Luxusobjekt mit theologischer Aussage
Hildesheimer Dombibliothek präsentiert Faksimile des Codex rotundus
Im letzten Drittel des 15. Jahrhunderts in Brügge entstanden, zählt er zu den besonderen Schätzen der Hildesheimer Dombibliothek: der Codex rotundus. Auf einem Durchmesser von nur gut neun Zentimetern bilden die 266 Seiten Pergament ein lateinisch-französisches Stundenbuch. Dienstagabend präsentierte Dombibliothekar Jochen Bepler der Öffentlichkeit ein Faksimile der flämischen Handschrift.
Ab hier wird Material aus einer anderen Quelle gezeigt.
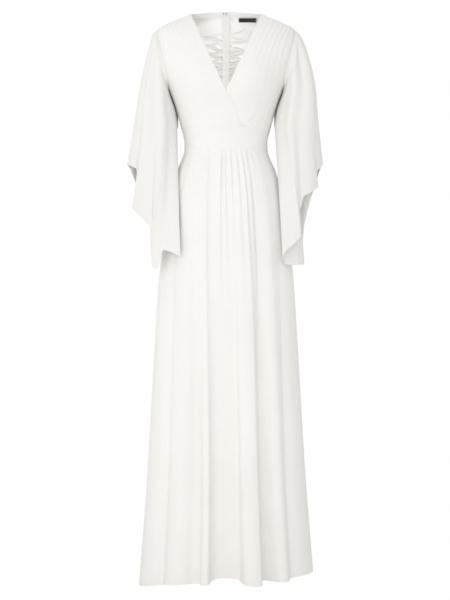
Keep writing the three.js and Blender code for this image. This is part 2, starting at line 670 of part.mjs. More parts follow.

„Dieses Buch ist nicht nur Textträger und Luxusobjekt, sondern betont durch seine runde Form das die Welt umspannende unaufhörliche Gebet zu Gott“, unterstrich Bepler den Symbolwert des Werkes. Die Rundheit stehe neben der Vollkommenheit für den Erdkreis der Gläubigen. Der Hildesheimer Bischof Norbert Trelle zeigte sich fasziniert von den filigranen Bilddarstellungen des Codex: „Ich bin sehr glücklich und auch ein wenig stolz, dass wir in unserem Bistum so bedeutende Kostbarkeiten haben.“
Das spätmittelalterliche Gebetbuch enthält drei ganzseitige Miniaturen und 30 außerordentlich kunstvoll verzierte Initialen. Die Blätter sind annähernd rund beschnitten. Da die Lagen auf einen nur drei Zentimeter breiten Rücken geheftet sind, wird der Buchblock mit drei Schließen zusammengehalten. Deren Originale sind beim Neubinden der Handschrift im 17. Jahrhundert wiederverwendet worden und bilden ein Monogramm aus kunstvoll ineinandergesteckten gotischen Buchstaben.
Auftraggeber für den Codex und Erstbesitzer war Adolf von Kleve (1425-1492), der als Generalstatthalter der burgundischen Niederlande und späterer Regent für den unmündigen Herzog Philipp den Schönen am burgundischen Hof eine herausragende Rolle spielte. Aus dem Besitz der von Kleve gelangte der Codex in die Hände der Dienstmannen-Familie von Loe, die 1629 in den Freiherrnstand erhoben wurden. Der erste Freiherr hatte mit seiner Frau Anna Franziska von Nesselrode 13 Kinder. Eines davon, Johann Adolf von Loe (1656-1719), war seit 1678 Domherr in Hildesheim, später auch in Trier, und zugleich Propst in Kleve. Er war es vermutlich, der der runden Handschrift um 1700 auch den charakteristischen Holzdeckeleinband in rotbraunem Leder gab. Aus seinem Nachlass kam die Pergament-Handschrift dann in die Dombibliothek nach Hildesheim.
Aus dem Spätmittelalter ist kein weiterer kreisrunder Codex bekannt. Man weiß lediglich von einem Stundenbuch aus dem Beginn des 13. Jahrhunderts, welches heute in der Pariser Nationalbibliothek aufbewahrt wird. Dieses Werk steht allerdings in keinem gestalterischen, zeitlichen oder geographischen Zusammenhang mit dem Hildesheimer Codex.
Die Faksimile-Ausgabe stammt aus dem Adeva-Verlag in Graz und kostet 3.980 Euro. Sie gibt die Handschrift vollständig originalgetreu wieder, inklusive der Schließen. Die Edition ist weltweit auf nur 480 Exemplare limitiert. Eines verbleibt dauerhaft im Bestand der Dombibliothek und steht im Lesesaal zur Verfügung.